Supplied material:
——

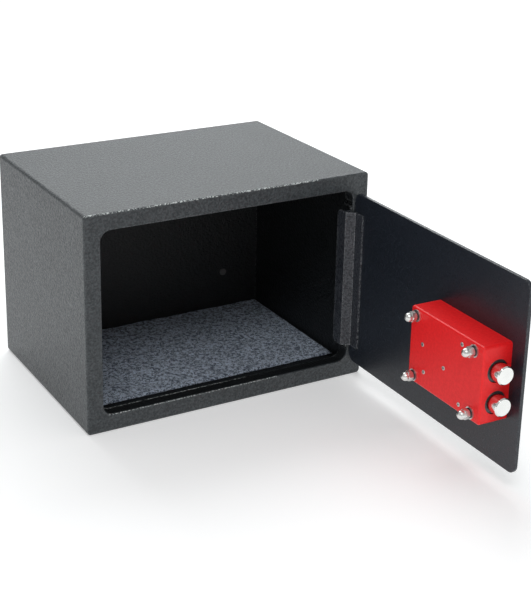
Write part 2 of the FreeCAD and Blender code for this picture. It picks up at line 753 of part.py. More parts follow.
def battery_cover():
    # lift-off cover on the side of the keypad unit
    c = HATCH_CLEAR
    body = box(PAD_X0, PAD_X0 + PAD_WALL, HATCH_Y[0] + c, HATCH_Y[1] - c, HATCH_Z[0] + c, HATCH_Z[1] - c)
    lip_z0 = HATCH_Z[0] - HATCH_LIP
    lip_z1 = HATCH_Z[1] + HATCH_LIP
    lip = box(PAD_X0 - HATCH_LIP, PAD_X0, HATCH_Y[0] - HATCH_LIP, HATCH_Y[1] - c, lip_z0, lip_z1)
    outer_edges = [e for e in lip.Edges if abs(e.BoundBox.XMax - PAD_X0 + HATCH_LIP) < SMALL]
    lip = lip.makeFillet(HATCH_LIP / 2, outer_edges)
    return fuse([body, lip])


def key_cap(x, z):
    wall = PAD_Y0 + PAD_WALL
    top = PAD_Y0 - KEY_PROUD
    h = KEY_HALF
    cap = slab(x - h, x + h, z - h, z + h, KEY_R - KEY_GAP, top, wall + KEY_GAP)
    cap = cap.makeFillet(KEY_TOP_R, edges_at_y(cap, top))
    f = KEY_FLANGE_HALF
    flange = slab(x - f, x + f, z - f, z + f, KEY_R, wall + KEY_GAP, wall + KEY_GAP + KEY_FLANGE_T)
    return fuse([cap, flange])


def led_lenses():
    lenses = []
    for x, z in LED_AT:
        lens = rod_y(x, z, LED_R, PAD_Y0 - LED_PROUD, LED_Y1)
        lenses.append(lens.makeFillet(LED_R / 2, edges_at_y(lens, PAD_Y0 - LED_PROUD)))
    return group(lenses)


def keypad_pcb():
    return slab(PCB_X[0], PCB_X[1], PCB_Z[0], PCB_Z[1], PAD_WALL, PCB_Y0, PCB_Y0 + PCB_T)


def battery_holder():
    # open tray with a wall between neighbouring cells
    y1 = -HOLDER_BASE / 2
    tray = box(HOLDER_X[0], HOLDER_X[1], HOLDER_Y0, y1, HOLDER_Z[0], HOLDER_Z[1])
    cuts = []
    for z in CELL_ZS:
        cuts.append(rod_x(CELL_Y, z, CELL_R + CELL_CLEAR, HOLDER_X[0] - CUT, CELL_X[1] + CELL_CAP_H))
        top = box(HOLDER_X[0] - CUT, CELL_X[1] + CELL_CAP_H, HOLDER_Y0 - CUT, CELL_Y, z - CELL_R, z + CELL_R)
        cuts.append(top)
    return tray.cut(group(cuts))


def batteries():
    cells = []
    for z in CELL_ZS:
        can = rod_x(CELL_Y, z, CELL_R, CELL_X[0], CELL_X[1])
        nub = rod_x(CELL_Y, z, CELL_CAP_R, CELL_X[1] - CUT, CELL_CAP_X)
        cells.append(fuse([can, nub]))
    return group(cells)


def pad_screws():
    screws = []
    for x, z in BOSS_AT:
        shank = rod_y(x, z, PAD_SCREW_R, -PAD_SCREW_DEPTH, DOOR_T)
        head = rod_y(x, z, PAD_SCREW_HEAD_R, DOOR_T, DOOR_T + PAD_SCREW_HEAD_H)
        head = head.makeFillet(PAD_SCREW_HEAD_H / 2, edges_at_y(head, DOOR_T + PAD_SCREW_HEAD_H))
        screws.append(fuse([shank, head]))
    return group(screws)


# ---- emergency lock ------------------------------------------------------------------------


def lock_barrel():
    rose = rod_y(LOCK_X, LOCK_Z, LOCK_ROSE_R, PAD_Y0 - LOCK_ROSE_T, PAD_Y0)
    rose = rose.cut(rod_y(LOCK_X, SWING_PIVOT_Z, SWING_HEAD_R, PAD_Y0 - LOCK_ROSE_T - CUT, PAD_Y0 + CUT))
    barrel = rod_y(LOCK_X, LOCK_Z, LOCK_BARREL_R, PAD_Y0 - LOCK_ROSE_T, LOCK_BARREL_Y1)
    bore = rod_y(LOCK_X, LOCK_Z, PLUG_R + PLUG_CLEAR, PAD_Y0 - CUT, LOCK_BARREL_Y1 + CUT)
    return fuse([rose, barrel]).cut(bore)


def key_plug():
    # turning plug with the keyway in front and the cam behind
    plug = rod_y(LOCK_X, LOCK_Z, PLUG_R, PAD_Y0, LOCK_BARREL_Y1 + PLUG_CLEAR * 2 + CAM_T)
    half_w, half_h = PLUG_SLOT
    slot = box(
        LOCK_X - half_w,
        LOCK_X + half_w,
        PAD_Y0 - CUT,
        PAD_Y0 + PLUG_SLOT_DEPTH,
        LOCK_Z - half_h,
        LOCK_Z + half_h,
    )
    cam_y0 = LOCK_BARREL_Y1 + PLUG_CLEAR * 2
    hub = rod_y(LOCK_X, LOCK_Z, CAM_R, cam_y0, cam_y0 + CAM_T)
    tip = rod_y(LOCK_X + CAM_REACH, LOCK_Z, CAM_TIP_R, cam_y0, cam_y0 + CAM_T)
    return fuse([plug, hub, tip]).cut(slot)


def key_cover():
    # drop-shaped cover that hangs over the keyhole
    eye = rod_y(LOCK_X, SWING_PIVOT_Z, SWING_EYE_R, SWING_Y0, SWING_Y1)
    leaf = slab(
        LOCK_X - SWING_HALF,
        LOCK_X + SWING_HALF,
        SWING_Z0,
        SWING_PIVOT_Z - SWING_EYE_R / 2,
        SWING_EYE_R,
        SWING_Y0,
        SWING_Y1,
    )
    return fuse([eye, leaf]).cut(
        rod_y(LOCK_X, SWING_PIVOT_Z, SWING_PIN_R + SWING_PIN_CLEAR, SWING_Y0 - CUT, SWING_Y1 + CUT)
    )


def key_cover_pin():
    stem = rod_y(LOCK_X, SWING_PIVOT_Z, SWING_PIN_R, SWING_Y0 - SWING_PIN_CLEAR * 2, SWING_PIN_Y1)
    head_y1 = SWING_Y0 - SWING_PIN_CLEAR * 2
    head = rod_y(LOCK_X, SWING_PIVOT_Z, SWING_HEAD_R, head_y1 - SWING_HEAD_T, head_y1)
    head = head.makeFillet(SWING_HEAD_T / 2, edges_at_y(head, head_y1 - SWING_HEAD_T))
    return fuse([stem, head])


# ---- export --------------------------------------------------------------------------------


def main():
    os.makedirs("parts", exist_ok=True)
    lower_plate = STRIP_Z0 - BRACKET_GAP
    upper_plate = STRIP_Z1 + BRACKET_GAP
    cabinet_part("body_shell", body_shell())
    cabinet_part("rear_panel", rear_panel())
    cabinet_part("anchor_plugs", anchor_plugs())
    cabinet_part("floor_mat", floor_mat())
    cabinet_part("hinge_bracket_lower", hinge_bracket(BRACKET_Z0, lower_plate, -1))
    cabinet_part("hinge_bracket_upper", hinge_bracket(BRACKET_Z1, upper_plate, 1))
    door_part("door_plate", door_plate())
    door_part("hinge_strip", hinge_strip())
    door_part("hinge_pins", hinge_pins())
    door_part("lock_cover", lock_cover())
    door_part("cover_studs", at_studs(stud))
    door_part("cover_washers", at_studs(flat_washer))
    door_part("spring_washers", at_studs(spring_washer))
    door_part("acorn_nuts", at_studs(acorn_nut))
    door_part("cover_rivets", cover_rivets())
    door_part("lock_bolts", lock_bolts())
    door_part("bolt_screws", bolt_screws())
    door_part("bolt_guide", bolt_guide())
    door_part("carrier_plate", carrier_plate())
    door_part("guide_stud", guide_stud())
    door_part("solenoid_bracket", solenoid_bracket())
    door_part("solenoid_frame", solenoid_frame())
    door_part("solenoid_coil", solenoid_coil())
    door_part("plunger", plunger())
    door_part("knob", knob())
    door_part("spindle", spindle())
    door_part("crank", crank())
    door_part("spindle_bush", spindle_bush())
    door_part("keypad_housing", keypad_housing())
    door_part("battery_cover", battery_cover())
    door_part("led_lenses", led_lenses())
    door_part("keypad_pcb", keypad_pcb())
    door_part("battery_holder", battery_holder())
    door_part("batteries", batteries())
    door_part("pad_screws", pad_screws())
    door_part("lock_barrel", lock_barrel())
    door_part("key_plug", key_plug())
    door_part("key_cover", key_cover())
    door_part("key_cover_pin", key_cover_pin())
    for names, z in zip(KEY_NAMES, KEY_ZS):
        for name, x in zip(names, KEY_XS):
            door_part(name, key_cap(x, z))


main()
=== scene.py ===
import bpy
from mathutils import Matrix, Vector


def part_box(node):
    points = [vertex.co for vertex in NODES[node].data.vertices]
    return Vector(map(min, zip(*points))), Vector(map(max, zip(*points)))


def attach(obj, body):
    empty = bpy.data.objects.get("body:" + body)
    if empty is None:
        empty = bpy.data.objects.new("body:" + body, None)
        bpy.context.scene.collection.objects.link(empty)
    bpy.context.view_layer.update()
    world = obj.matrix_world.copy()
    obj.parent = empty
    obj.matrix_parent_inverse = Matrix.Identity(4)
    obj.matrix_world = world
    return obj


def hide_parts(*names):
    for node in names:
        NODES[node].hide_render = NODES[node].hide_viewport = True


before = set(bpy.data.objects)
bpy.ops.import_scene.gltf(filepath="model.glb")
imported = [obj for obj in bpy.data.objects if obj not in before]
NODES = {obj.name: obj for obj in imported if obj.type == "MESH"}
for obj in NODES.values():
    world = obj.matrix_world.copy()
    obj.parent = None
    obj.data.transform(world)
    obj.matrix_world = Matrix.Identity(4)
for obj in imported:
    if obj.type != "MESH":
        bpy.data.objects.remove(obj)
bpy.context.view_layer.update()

import math

import bpy
from mathutils import Matrix, Vector

LOCK_NODES = ("key_plug", "key_cover", "key_cover_pin")         # named key_..., but no keypad keys

# ---- places on the door, in the coordinates of the shut door: x, depth and z, all in mm ------
MM = 0.001
PIVOT = (157.5, 4.3)
HALF_DEPTH = 125.0
OPEN = math.radians(89.0)
RIVET_AT = ((-37.6, 124.0), (-42.2, 94.7), (-74.8, 113.0), (-102.0, 150.3), (-102.9, 85.1))
CORE_RINGS = ((38.81, 1.05), (38.95, 1.0), (39.05, 0.6))        # depth and radius of each ring
CORE_TOP = 39.0
CORE_RAG = 0.05
CORE_SIDES = 20
KEY_X = (-107.0, -91.0, -75.0)
KEY_Z = (148.0, 132.0, 116.0, 100.0)
KEY_TOP = -25.8
DIGIT_H = 7.5
DIGIT_T = 0.12
DIGIT_EDGE = 0.03
MARK_SINK = 0.1
MARK_RISE = 0.12
CLEAR_BAR = (6.0, 1.0)
ENTER_DOT = (5.0, 5.0)
POINTER_AT = (-43.0, 124.5)
POINTER = (1.6, 9.0)
POINTER_DEPTHS = (-43.15, -42.8)
CORNER_STEPS = 8

# ---- places on the cabinet, in metres ---------------------------------------------------------
# painted shade: inside this box the body coat is painted darker
INSIDE = ((-0.1735, -0.1225, 0.0015), (0.1735, 0.2, 0.2485))
# painted highlights: bright specks painted along these edges stand for glints of light on the bends
PAINTED_GLINTS = (
    ((-0.1745, -0.1255, 0.2486), (0.110, -0.1238, 0.2505)),     # top front edge
    ((-0.1500, -0.1255, 0.0188), (0.060, -0.1240, 0.0206)),     # lower edge of the opening
    ((-0.1500, -0.1106, 0.0188), (0.030, -0.1085, 0.0206)),     # rear edge of the lower lip
)

# ---- the felt mat, in metres ------------------------------------------------------------------
MAT_FACES = (150, 90)
MAT_RIM = 0.0016
SIDE_STRAY = 0.0006
FRONT_STRAY = 0.0011
REAR_STRAY = 0.0033
SIDE_FADE = 12
END_FADE = 9
TOP_SWELL = 0.00045
TOP_ROLL = 0.0011
UNDER_ROLL = 0.0005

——

What to work on:
Using the data above, restate word for word the lines from its opening line through the line that contains "PCB_Y0 + PCB_T)", and no more.

Reply to the task:
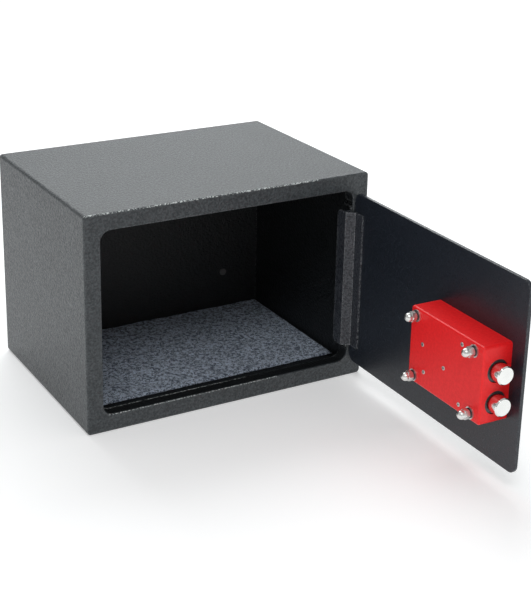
Write part 2 of the FreeCAD and Blender code for this picture. It picks up at line 753 of part.py. More parts follow.
def battery_cover():
    # lift-off cover on the side of the keypad unit
    c = HATCH_CLEAR
    body = box(PAD_X0, PAD_X0 + PAD_WALL, HATCH_Y[0] + c, HATCH_Y[1] - c, HATCH_Z[0] + c, HATCH_Z[1] - c)
    lip_z0 = HATCH_Z[0] - HATCH_LIP
    lip_z1 = HATCH_Z[1] + HATCH_LIP
    lip = box(PAD_X0 - HATCH_LIP, PAD_X0, HATCH_Y[0] - HATCH_LIP, HATCH_Y[1] - c, lip_z0, lip_z1)
    outer_edges = [e for e in lip.Edges if abs(e.BoundBox.XMax - PAD_X0 + HATCH_LIP) < SMALL]
    lip = lip.makeFillet(HATCH_LIP / 2, outer_edges)
    return fuse([body, lip])


def key_cap(x, z):
    wall = PAD_Y0 + PAD_WALL
    top = PAD_Y0 - KEY_PROUD
    h = KEY_HALF
    cap = slab(x - h, x + h, z - h, z + h, KEY_R - KEY_GAP, top, wall + KEY_GAP)
    cap = cap.makeFillet(KEY_TOP_R, edges_at_y(cap, top))
    f = KEY_FLANGE_HALF
    flange = slab(x - f, x + f, z - f, z + f, KEY_R, wall + KEY_GAP, wall + KEY_GAP + KEY_FLANGE_T)
    return fuse([cap, flange])


def led_lenses():
    lenses = []
    for x, z in LED_AT:
        lens = rod_y(x, z, LED_R, PAD_Y0 - LED_PROUD, LED_Y1)
        lenses.append(lens.makeFillet(LED_R / 2, edges_at_y(lens, PAD_Y0 - LED_PROUD)))
    return group(lenses)


def keypad_pcb():
    return slab(PCB_X[0], PCB_X[1], PCB_Z[0], PCB_Z[1], PAD_WALL, PCB_Y0, PCB_Y0 + PCB_T)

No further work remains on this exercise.